Now again, as in their 20s, aging baby boomers have taken up the quest for meaning, as their three-decade infatuation with accumulating "stuff" wanes in the face of mortality, or just the realization that there's not that much more left to buy. If they no longer seek to transform the world by revolution, they strive at least to improve a small part of it, or perhaps themselves, through adventure, experience and self-actualization.

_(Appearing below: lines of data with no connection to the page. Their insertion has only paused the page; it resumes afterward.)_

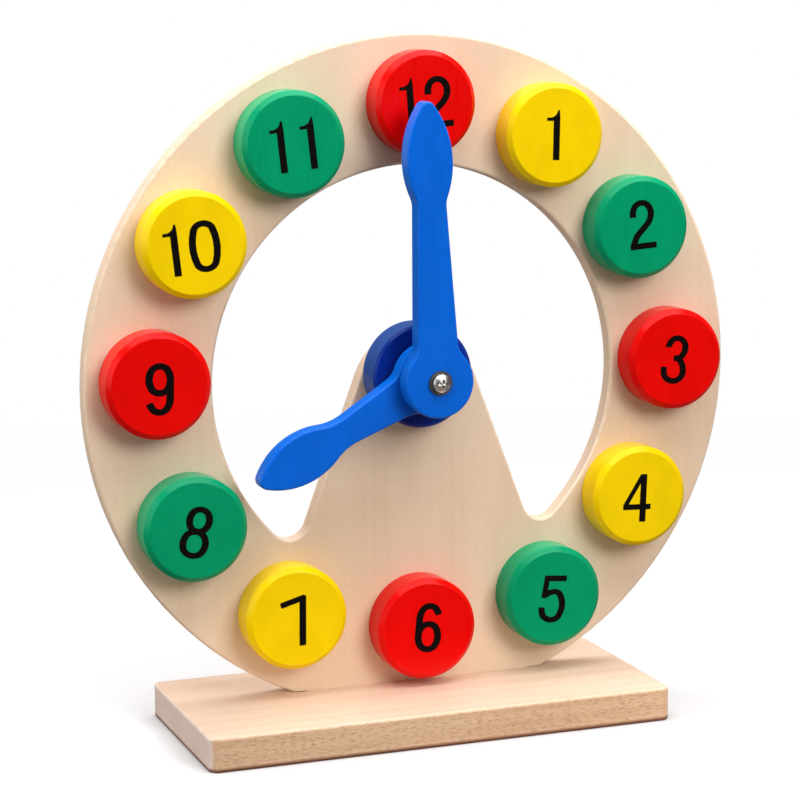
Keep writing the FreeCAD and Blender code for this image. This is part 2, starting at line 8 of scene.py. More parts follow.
import bmesh
import bpy
from mathutils import Matrix, Vector


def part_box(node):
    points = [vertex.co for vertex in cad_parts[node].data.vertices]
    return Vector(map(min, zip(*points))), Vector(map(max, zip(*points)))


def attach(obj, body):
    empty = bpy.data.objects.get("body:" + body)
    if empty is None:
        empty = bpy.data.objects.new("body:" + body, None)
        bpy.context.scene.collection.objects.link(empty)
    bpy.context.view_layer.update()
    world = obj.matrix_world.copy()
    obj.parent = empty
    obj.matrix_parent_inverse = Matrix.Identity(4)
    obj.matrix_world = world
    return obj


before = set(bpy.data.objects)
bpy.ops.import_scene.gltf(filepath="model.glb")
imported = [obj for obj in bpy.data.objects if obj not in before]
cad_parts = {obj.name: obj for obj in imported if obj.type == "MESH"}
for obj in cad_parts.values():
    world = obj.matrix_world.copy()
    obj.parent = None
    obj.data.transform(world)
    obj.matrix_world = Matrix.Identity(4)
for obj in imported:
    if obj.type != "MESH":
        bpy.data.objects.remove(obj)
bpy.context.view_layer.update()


# ---------------------------------------------------------------------------------------- base board
# A plank of steamed beech, planed, sanded and left with a thin matt lacquer. The grain runs along the
# board, so the front shows the short dark flecks of beech, and its two ends show end grain. Light is
# painted on it: the plank is brightened towards its right end, and its lower arris has a painted shadow.

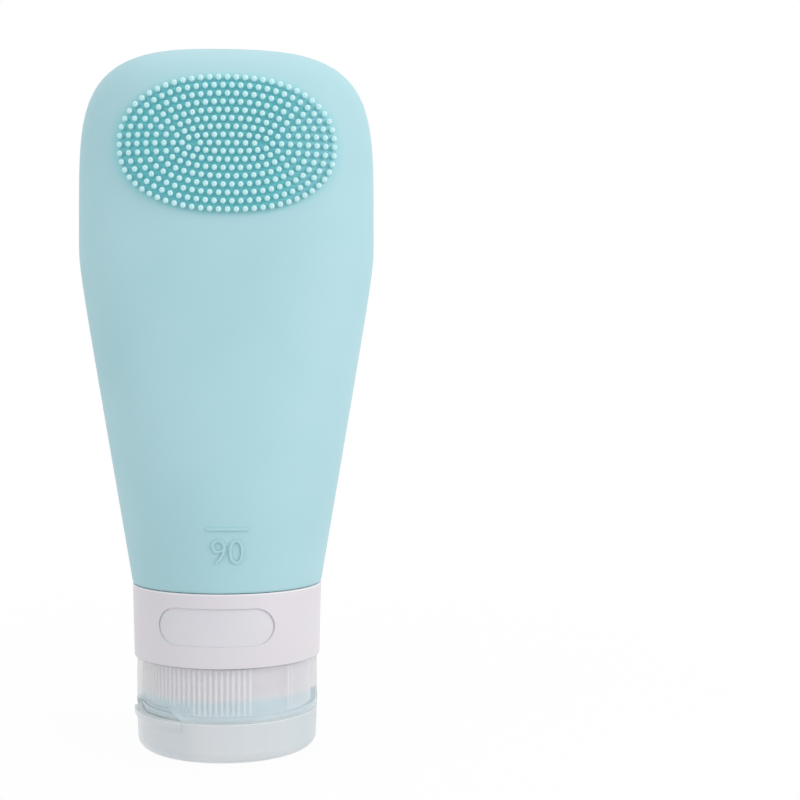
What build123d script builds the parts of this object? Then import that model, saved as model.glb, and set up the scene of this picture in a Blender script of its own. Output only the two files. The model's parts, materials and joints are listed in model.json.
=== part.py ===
from build123d import *

import os
from dataclasses import dataclass
from math import asin, ceil, copysign, cos, degrees, dist, hypot, pi, radians, sin, sqrt

# Travel squeeze bottle that stands on its flip cap, in millimetres. +Z is up, the origin is the
# middle of the lid's flat face, and the large face brush looks towards -Y. Azimuths are degrees
# counter-clockwise from +X, seen from above.

# Silicone body
body_length = 99.1
body_width = 55.0
body_depth = 30.0
body_wall = 2.0
shoulder_radius = 17.6
edge_roll = 10.5
widest_share = 0.628
taper_bend_share = 0.07
crown_rise_power = 5.1
crown_side_power = 3.0
round_power = 2.0
squared_power = 2.4
straight_station_shares = (0.0, 0.06, 0.16, 0.3, 0.45, 0.58, 0.7, 0.8, 0.9, 1.0)
roll_station_degrees = (20, 38, 54, 67, 77, 83)
section_points = 24

# Silicone neck and sealing lip
neck_wall = 1.8
upper_neck_wall = 2.0
lip_thickness = 3.0
lip_round = 0.6
shoulder_flare = 3.2
flare_ledge = 0.3

# Brushes on the front and the back of the crown
brush_seat_depth = 0.9
brush_sink = 0.1
brush_margin = 1.0
brush_facets = 12
strand_root = 0.35
strand_tip_share = 0.7
face_brush_width = 37.2
face_brush_height = 23.1
face_brush_centre = 78.3
face_brush_power = 2.3
face_ring_count = 7
face_strand_width = 0.8
face_strand_length = 1.6
scrub_brush_width = 31.8
scrub_brush_height = 13.6
scrub_brush_centre = 82.2
scrub_brush_power = 2.0
scrub_ring_count = 4
scrub_strand_width = 1.0
scrub_strand_length = 1.0
trace_steps = 360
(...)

This week, NEWSWEEK continues its portrait of the leading edge of the boomer generation, now in the shadow of 60, with a look at some of the ways in which they pursue transcendence through leisure. Some are taking volunteer-service trips to aid the impoverished inhabitants of the more colorful and exotic parts of the world. Others are exploring organic, gourmet, locally sourced cuisine that minimizes the carbon footprint of their dinners. They are settling in "spa lifestyle" developments combining the twin obsessions of aging boomers: real-estate and aerobic conditioning. And they are boarding flights for "heritage tours" that connect them to the ancestors whose foresight in migrating to America was richly vindicated by the eventual birth of baby boomers themselves.

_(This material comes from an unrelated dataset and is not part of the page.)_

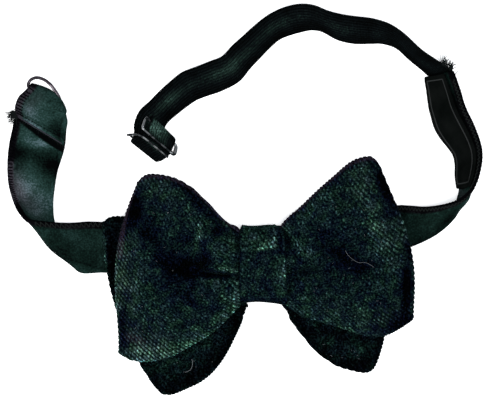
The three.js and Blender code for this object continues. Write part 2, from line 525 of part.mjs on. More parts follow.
// Step outward from the bar of the eye.
function eyeOutward(distance) {
  const turn = THREE.MathUtils.degToRad(eye.turn);
  return new THREE.Vector3(-distance * Math.sin(turn), distance * Math.cos(turn), 0);
}

// Place on the clasp: along the bars, outward from the hook and up, with the left end tipped.
function claspPoint(along, out, up) {
  const turn = THREE.MathUtils.degToRad(clasp.turn);
  const shifted = along + clasp.lean * (up - 0.6) - clasp.slant * Math.max(0, out - 0.9);
  const far = out + clasp.fan * (1 - along) * THREE.MathUtils.smoothstep(out, -1, 4.7);
  const x = clasp.x + shifted * Math.cos(turn) - far * Math.sin(turn);
  const y = clasp.y + shifted * Math.sin(turn) + far * Math.cos(turn);
  const raised = clasp.tip * (clasp.tipFrom - along) * THREE.MathUtils.smoothstep(up, 0.6, 3.4);
  return new THREE.Vector3(x, y, up + raised);
}

function tableRow(a, b, push) {
  return { ax: a.x, ay: a.y, az: a.z, bx: b.x, by: b.y, bz: b.z, camber: 0, push };
}

const unpushed = (table) => table.map((row) => ({ ...row, push: 0 }));

// The turn of the band round the bar of the eye, from the upper layer to the lower one.
const foldTurn = [80, 45, 0, -45, -80].map((degrees) => {
  const angle = THREE.MathUtils.degToRad(degrees);
  const radius = wireRadius + seatGap + satinThickness / 2;
  const out = radius * Math.cos(angle);
  const up = eye.lift + radius * Math.sin(angle);
  const push = eye.foldBulge * Math.cos(angle);
  return tableRow(eyePoint(-eye.foldHalfWidth, out, up), eyePoint(eye.foldHalfWidth, out, up), push);
});

const bandTable = [
  ...unpushed(foldBack), ...foldTurn, ...unpushed(leftRun), ...unpushed(leftRoll),
  ...unpushed(underBow), ...unpushed(rightTwist),
];
const elasticLoop = elasticEnd.map((row) => tableRow(
  claspPoint(row.shift - row.width / 2, row.out, row.up),
  claspPoint(row.shift + row.width / 2, row.out, row.up),
  0,
));
const elasticTable = [...unpushed(elasticRun), ...elasticLoop];

// Shares of the band's width between which the label lies, at the corner and at the end.
const labelEdge = { corner: 0.06, end: 0.24, fold: 0.97 };

// Label on the inner face of the band, from its end by the elastic down to the corner.
function labelGrid() {
  const rows = { first: bandTable.length - rightTwist.length + 7, last: bandTable.length - 1 };
  const edges = (t) => [THREE.MathUtils.lerp(labelEdge.corner, labelEdge.end, t), labelEdge.fold];
  const grid = strapGrid(bandTable, 2, 3, rows, edges);
  const normals = gridNormals(grid);
  const lift = satinThickness / 2 + labelGap + labelThickness / 2;
  const facing = Math.sign(normals[normals.length - 1][0].z);
  return grid.map((line, i) => line.map((p, j) => p.clone().addScaledVector(normals[i][j], facing * lift)));
}

function slidePoints() {
  const { left, right, nearOut, nearUp, farOut, farUp, corner } = slide;
  const places = [
    [left + corner, 0], [right - corner, 0], [right - corner * 0.3, 0.07], [right, 0.22],
    [right, 0.78], [right - corner * 0.3, 0.93], [right - corner, 1], [left + corner, 1],
    [left + corner * 0.3, 0.93], [left, 0.78], [left, 0.22], [left + corner * 0.3, 0.07],
  ];
  return places.map(([along, share]) => claspPoint(
    along,
    THREE.MathUtils.lerp(nearOut, farOut, share),
    THREE.MathUtils.lerp(nearUp, farUp, share),
  ));
}

function smoothPoints(points, count, looped) {
  const curve = new THREE.CatmullRomCurve3(points, looped, 'centripetal');
  const spaced = curve.getPoints(count);
  return looped ? spaced.slice(0, -1) : spaced;
}

const looks = {
  velvet: new THREE.MeshStandardMaterial({ color: 0x14211f, roughness: 0.95, metalness: 0 }),
  backVelvet: new THREE.MeshStandardMaterial({ color: 0x0b1414, roughness: 0.95, metalness: 0 }),
  satin: new THREE.MeshStandardMaterial({ color: 0x2b423d, roughness: 0.45, metalness: 0 }),
  elastic: new THREE.MeshStandardMaterial({ color: 0x0c1210, roughness: 0.8, metalness: 0 }),
  label: new THREE.MeshStandardMaterial({ color: 0x0a0c0b, roughness: 0.5, metalness: 0 }),
  steel: new THREE.MeshStandardMaterial({ color: 0xa9b0ad, roughness: 0.3, metalness: 1 }),
};

function named(name, geometry, material) {
  const mesh = new THREE.Mesh(geometry, material);
  mesh.name = name;
  return mesh;
}

const laidOut = new THREE.Group();
const frontGrid = bowGrid(
  frontLeft, rims.frontLeft, frontRight, rims.frontRight, waist.frontLift, frontFolds, 17, 14,
);
const backGrid = bowGrid(
  backLeft, rims.backLeft, backRight, rims.backRight, waist.backLift, backFolds, 13, 10,
);
laidOut.add(named('front_bow', clothOnGrid(frontGrid, velvetThickness, 0.5), looks.velvet));
laidOut.add(named('back_bow', clothOnGrid(backGrid, velvetThickness, 0.5), looks.backVelvet));
laidOut.add(named('knot', knotGeometry(), looks.velvet));
laidOut.add(named('neck_band', clothOnGrid(strapGrid(bandTable, 2, 3), satinThickness, 1), looks.satin));
laidOut.add(named('label', clothOnGrid(labelGrid(), labelThickness, 1), looks.label));
laidOut.add(named('elastic_strap', clothOnGrid(strapGrid(elasticTable, 2, 3), elasticThickness, 1), looks.elastic));

const eyePoints = eyeOutline.map((row) => eyePoint(row.along, row.out, eye.lift));
laidOut.add(named('eye_ring', wire(smoothPoints(eyePoints, 32, true), wireRadius, 8, true), looks.steel));
const hookPoints = hookBends.map((row) => claspPoint(row.along, row.out, row.up));
laidOut.add(named('hook_wire', wire(smoothPoints(hookPoints, 26, false), hookWireRadius, 8, false), looks.steel));
laidOut.add(named('adjuster_slide', wire(slidePoints(), hookWireRadius, 8, true), looks.steel));

// The whole tie is shifted so that the origin is the middle of its underside.
const reach = new THREE.Box3().setFromObject(laidOut);
laidOut.position.set(-(reach.min.x + reach.max.x) / 2, -(reach.min.y + reach.max.y) / 2, -reach.min.z);

const bowTie = new THREE.Group();
bowTie.add(laidOut);
bowTie.updateMatrixWorld(true);

export default bowTie;
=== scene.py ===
# %% [markdown]
# # A pre-tied velvet bow tie, lying unclasped on a white table
# The tie is a lesson in thin things: two lengths of velvet pinched by a knot, a satin band
# that rolls and twists, a ribbed elastic, and three pieces of bent wire. The solid model
# gives the frame that everything sits in, so the first step is to load it and to note where
# the knot lies in it.

# %% Load the frame
import math
from functools import partial
import bpy
import numpy as np
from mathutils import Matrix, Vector


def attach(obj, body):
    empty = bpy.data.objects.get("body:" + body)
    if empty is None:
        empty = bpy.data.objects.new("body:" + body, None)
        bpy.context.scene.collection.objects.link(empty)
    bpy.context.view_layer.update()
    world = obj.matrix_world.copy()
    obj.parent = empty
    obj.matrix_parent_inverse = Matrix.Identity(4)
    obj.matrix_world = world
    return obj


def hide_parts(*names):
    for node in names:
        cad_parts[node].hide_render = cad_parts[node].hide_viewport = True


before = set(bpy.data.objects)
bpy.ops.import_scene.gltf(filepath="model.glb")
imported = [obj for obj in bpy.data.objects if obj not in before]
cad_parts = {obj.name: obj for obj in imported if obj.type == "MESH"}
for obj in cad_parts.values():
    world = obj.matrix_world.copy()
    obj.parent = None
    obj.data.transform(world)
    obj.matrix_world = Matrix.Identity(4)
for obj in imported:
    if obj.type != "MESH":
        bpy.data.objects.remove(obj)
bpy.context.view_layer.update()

MM = 0.001
# The knot's middle on the table, in the frame of the solids. Every table below counts from it.
KNOT_AT = np.array([7.265347, -25.404961, 0.049739]) * MM

# %% [markdown]
# ## Camera
# The picture looks straight down from about arm's length. 192.5 mm of table fill the 500
# pixels, so with a 36 mm sensor the lens follows from similar triangles: lens = sensor x
# distance / width. A long lens from far away would flatten the tie a little more.

# %% Camera
DISTANCE, VIEW_WIDTH, SENSOR = 0.9, 0.1925, 36


def new_object(name, data):
    """An object with this data, put into the scene."""
    thing = bpy.data.objects.new(name, data)
    bpy.context.scene.collection.objects.link(thing)
    return thing


camera_data = bpy.data.cameras.new("camera")
camera_data.sensor_width = SENSOR
camera_data.lens = SENSOR * DISTANCE / VIEW_WIDTH
camera_data.clip_start = 0.01
camera = new_object("camera", camera_data)
camera.location = (KNOT_AT[0] - 4.81 * MM, KNOT_AT[1] + 25.03 * MM, DISTANCE)
bpy.context.scene.camera = camera
print("lens", round(camera_data.lens, 1), "mm")

# %% [markdown]
# ## Nodes in one line each
# A material is a small graph. This helper adds a node, sets its options and fills its inputs,
# with a number or with another node's output, so that a whole graph reads like a recipe.

# %% Node helpers
def add(tree, kind, inputs=None, **options):
    """Add one node; each input gets a plain value, or a link when the value is a socket."""
    node = tree.nodes.new(kind)
    for key, value in options.items():
        setattr(node, key, value)
    for key, value in (inputs or {}).items():
        if isinstance(value, bpy.types.NodeSocket):
            tree.links.new(value, node.inputs[key])
        else:
            node.inputs[key].default_value = value
    return node


def calc(operation, *values):
    """One sum on numbers, put into the tree that the sockets among them belong to."""
    tree = next(v.id_data for v in values if isinstance(v, bpy.types.NodeSocket))
    return add(tree, "ShaderNodeMath", dict(enumerate(values)), operation=operation).outputs[0]


plus, minus, times, ratio, power, times_plus = (
    partial(calc, name) for name in ("ADD", "SUBTRACT", "MULTIPLY", "DIVIDE", "POWER", "MULTIPLY_ADD"))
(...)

"A good zucchini has sweetness and a little bit of a vegetal quality," says Adam Kaye, squeezing a handful of shredded produce until liquid streams from between his fingers, and a dozen heads bob in appreciation of this gem of wisdom from the chef and kitchen director of the three-star Blue Hill at Stone Barns. They have made the trip to the Stone Barns Center for Food and Agriculture in New York's Hudson Valley, a temple of the burgeoning "farm to table" movement. Boomers, the first generation raised on the dreary monoculture of suburban lawns, whose earliest awareness of horticulture may have involved a comparison of strains of pot, have improbably developed a swoony passion for the soil that would embarrass a Provençal peasant. At Kaye's Saturday-morning classes, lawyers and social workers tramp deliriously through the sun-dappled fields, yanking carrots and turnips from the earth, carrying their bounty back to be turned into lunch under Kaye's tutelage. "I look forward to this all week," exclaims Susan Ledley, 60, a retired teacher and caterer from Chappaqua, N.Y., "to sit at that table, so close to Adam, with such beautiful ingredients."

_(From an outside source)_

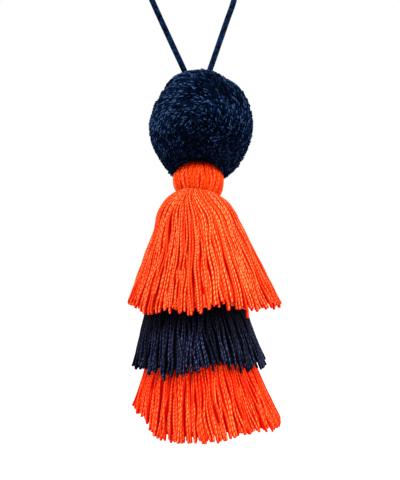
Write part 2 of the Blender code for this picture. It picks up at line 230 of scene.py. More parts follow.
# At the hem yarns gather in so many bunches, cross their neighbours and splay over the last millimetres
BUNCHES = (9, 19, 37)
CROSSING = 0.55
SPLAY_LENGTH = 4.0
# An inner layer is shown closely over this length above the hem
INNER_SHOWN = 15
# How far below the skirt above a yarn is still in its shade, and from where it is in full light
SHADE_END = 8.0
LIGHT_START = 26.0
# Layers of yarns drawn over the head: how many, and their stations
HEAD_LAYERS = ((60, 36), (48, 18))
# A skirt's packed core: columns round it, rows down it, how much shorter it is, and the rows across its
# hem, as shares of its radius
CORE_FLUTES = 180
CORE_DOWN = 30
CORE_SHORTER = 2.0
CORE_HEM_SHARES = (0.93, 0.8, 0.6, 0.4, 0.2, 0.07)

# Sections of a yarn and of a cut end, in shares of the radius
YARN_SECTION = np.array([(cos(tau * side / 6), sin(tau * side / 6)) for side in range(6)])
PILE_SECTION = np.array([(cos(tau * side / 3), sin(tau * side / 3)) for side in range(3)])
YARN_PLIES = 3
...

On the West Coast, people pay upwards of $100 a head to eat a dinner in the very field in which the ingredients were grown, at chef Jim Denevan's Outstanding in the Field program in Santa Cruz, Calif., or the Plate and Pitchfork dinners run by Erika Polmar and Emily Berreth in Portland, Ore. "It was a harvest-moon setting—" gushes Melissa Coe Grewenow, 55, a Portland interior designer, "—and the breezes picked up, and you could smell the thyme and marjoram and the things you stepped on when you got in from the field." The magic of the evening was only enhanced, presumably, by short lectures between each course from the various purveyors on the provenance of every cheese and the lineage and life history of every vegetable served. The audience consists of "people who threw themselves into the workplace and didn't have time [for anything else]," says Susan Sokol Blossom, a certified-organic Oregon wine maker who has served her products at many Plate and Pitchfork dinners. "Now their lives are slowing down just a little, and they're able to re-immerse themselves in the finer things in life." "Finer" in this context is not just a euphemism for "expensive" but conveys the essential boomer quality of reverence for one's own digestive system and metabolism. The generation that laughed at the right-wing general in "Dr. Strangelove" for his obsession with "precious bodily fluids" have pretty much come around to his point of view, although they're more concerned about trans fats now than fluoridated drinking water. "This isn't about going out and driving a BMW," Sokol Blossom maintains. "It's about celebrating what you put in your body."